Historically, this kind of configuration has been done with config.json options, but this has been deprecated in favor of the dynamic configuration to make the interaction between C, Rust, and Python more smooth.

File Location

New APIs should be located in a new folder within the apis folder of the Kubos repo.

+-- apis\
|   +-- adcs-api\
|   +-- clyde-3g-eps-api\
|   +-- isis-trxvu-api\
|   +-- <new-api>\
|
+-- cargo-kubos\
+-- ccan\
+-- cmocka\

APIs may be written in Rust, Python, or C. The language that the corresponding service will be written in should determine the language of choice for the API, as the service and the API will be tightly integrated.

Coding Style

While each API is highly device-specific, our goal is to keep the overall styling and layout as similar as possible. This makes the codebase much more maintainable and reduces the amount of effort required for a service developer to navigate between APIs.

In addition to mimicking existing APIs, please refer to the Kubos Coding and Documentation Standards doc for more specific coding rules.

Guidelines for Rust APIs

All relevant functionality should be implemented on a struct which owns any primitives used for device communications.

pub struct RadioDevice {
    conn: UartConnection
}

impl RadioDevice {
    pub fn new(uart_device: &str) -> RadioDevice { ... }

    pub fn read(&self) -> RadioResult<Vec<u8>> { ... }

    pub fn write(&self, data: &[u8]) -> RadioResult<()> { ... }
}

Each API should implement their own Result type and Errors enum.

pub enum RadioError { ... }

pub type RadioResult<T> = Result<T, RadioError>

Please refer to the Using Rust with the Kubos SDK doc for additional guidance on working with Rust.

Guidelines for C APIs

All relevant functionality should be exposed through public functions in a header file.

// radio_device.h

KRadioStatus k_radio_init(char * bus);

KRadioStatus k_radio_read(char * buffer);

KRadioStatus k_radio_write(const char * data);

All structures or primitives used for device communication should private and hidden in implementation files.

// radio_device.c

static int radio_bus_handle = 0;

Each API should implement its own Status enum.

// radio_device.h

typedef enum {
    RADIO_OK,     /** Everything is good */
    RADIO_ERROR,  /** Generic error */
    ...
} KRadioStatus;

Please refer to the Using C with the Kubos SDK doc for additional guidance on working with C.
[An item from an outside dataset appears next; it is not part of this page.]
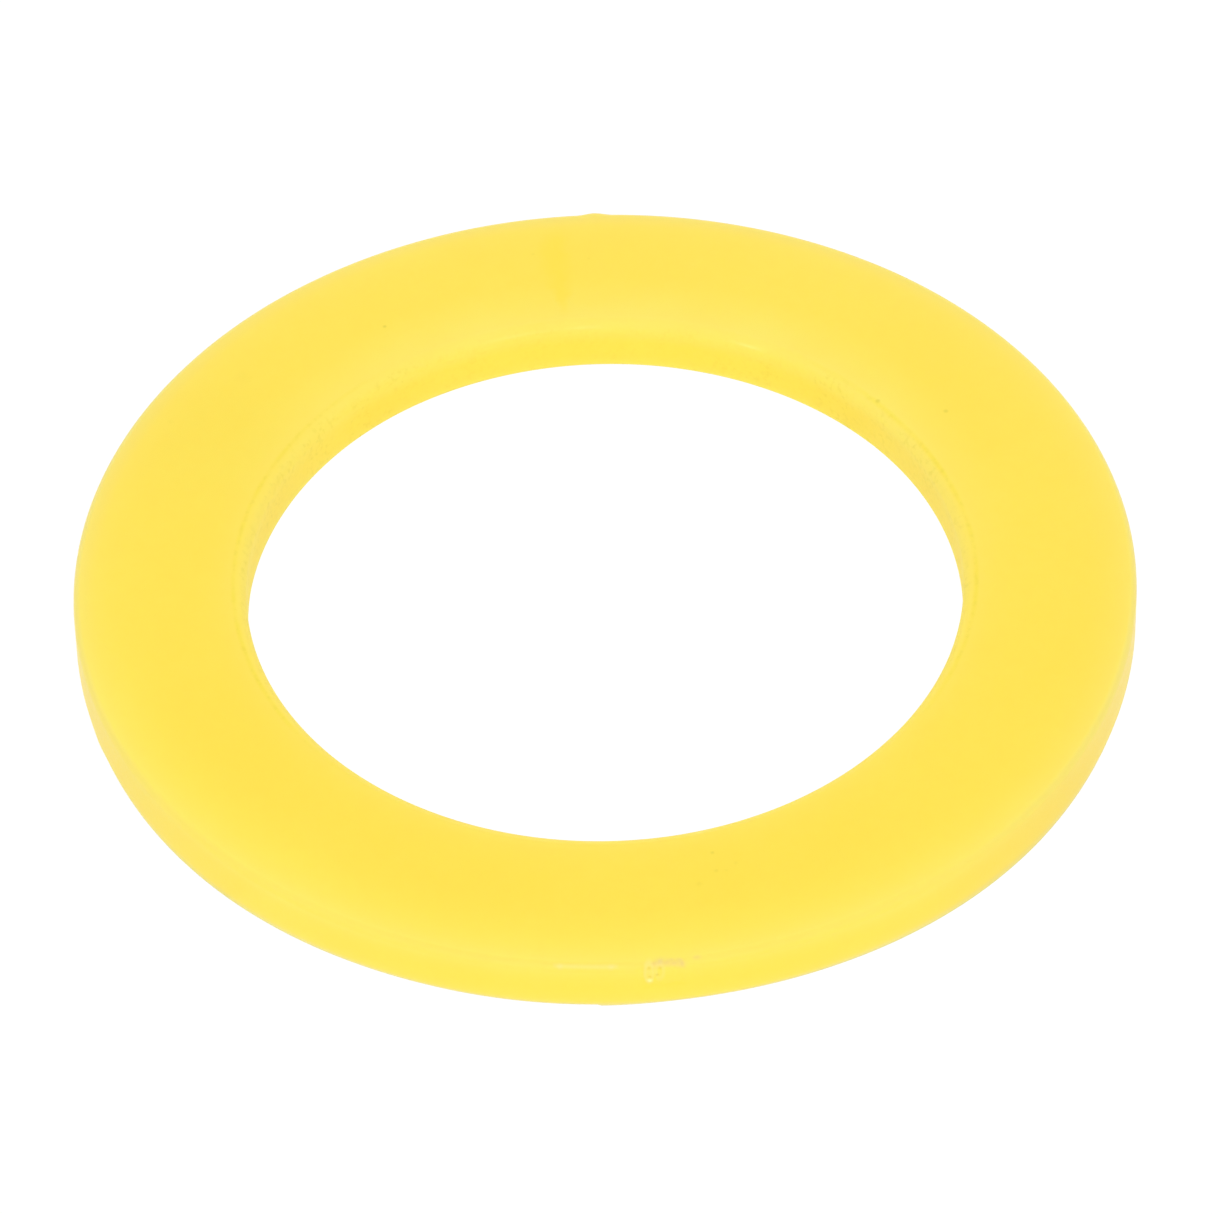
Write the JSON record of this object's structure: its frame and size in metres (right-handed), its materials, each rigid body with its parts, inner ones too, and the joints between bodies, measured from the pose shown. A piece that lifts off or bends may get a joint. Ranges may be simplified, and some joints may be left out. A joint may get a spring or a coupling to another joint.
{
  "type": "juggling ring",
  "caption": "Flat solid ring of soft yellow plastic with rounded edges, for throwing and catching by its broad band; its wide hole passes a hand, an arm or a peg.",
  "frame": {"origin": "centre of the ring, on the plane of its underside", "axes": "+Z along the ring's own axis, up from the face it lies on; the gate mark on the rim is 5 degrees round from -Y towards +X"},
  "size_m": [0.24, 0.24, 0.013],
  "materials": {
    "yellow_plastic": "satin"
  },
  "bodies": {
    "root": {"ring": "yellow_plastic"}
  },
  "joints": []
}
Guidelines for Python APIs

All relevant functionality should be exposed through classes which store any data relevant to device communications.

class RadioDevice:
    connection = None

    def __init__(self, path):
        ...

    def read(self):
        ...

    def write(self, data):
        ...

Please refer to the Using Python with the Kubos SDK doc for additional guidance on working with Python.

Documentation

Documentation for new device APIs should be added to the docs/deep-dive/apis/device-api folder.

Each API will have at least one doc:

  • <new-api>.rst - API’s users guide

APIs which are written in C will require a second doc:

  • <new-api>_api.rst - Source-level API doc

These docs should be added to the table of contents in docs/deep-dive/apis/device-api/index.rst.

In addition to mimicking documentation for existing APIs, please refer to the Documentation doc for more details on writing source-level documentation and verifying new documentation.

Users Guide

The API’s users guide should give an overview of the capabilities of the API.

It should cover things like:

  • An overview of the hardware device
  • Run-time configuration options
  • Complex functions
  • Available telemetry items (i.e. anything returned by a “get” function)
  • A reference to the API’s source-level documentation

The API’s main audience will be service developers, so write the documentation with them in mind.

Testing

Despite the fact that it’s usually done last and frequently simply ignored in the face of time-constraints, creating the API’s unit and integration tests is still very important.

The unit tests will be run by CircleCI with each code change.

The integration tests will normally be run as an automated suite.

In addition to mimicking tests in existing APIs, please refer to the Testing doc for more specific testing guidelines.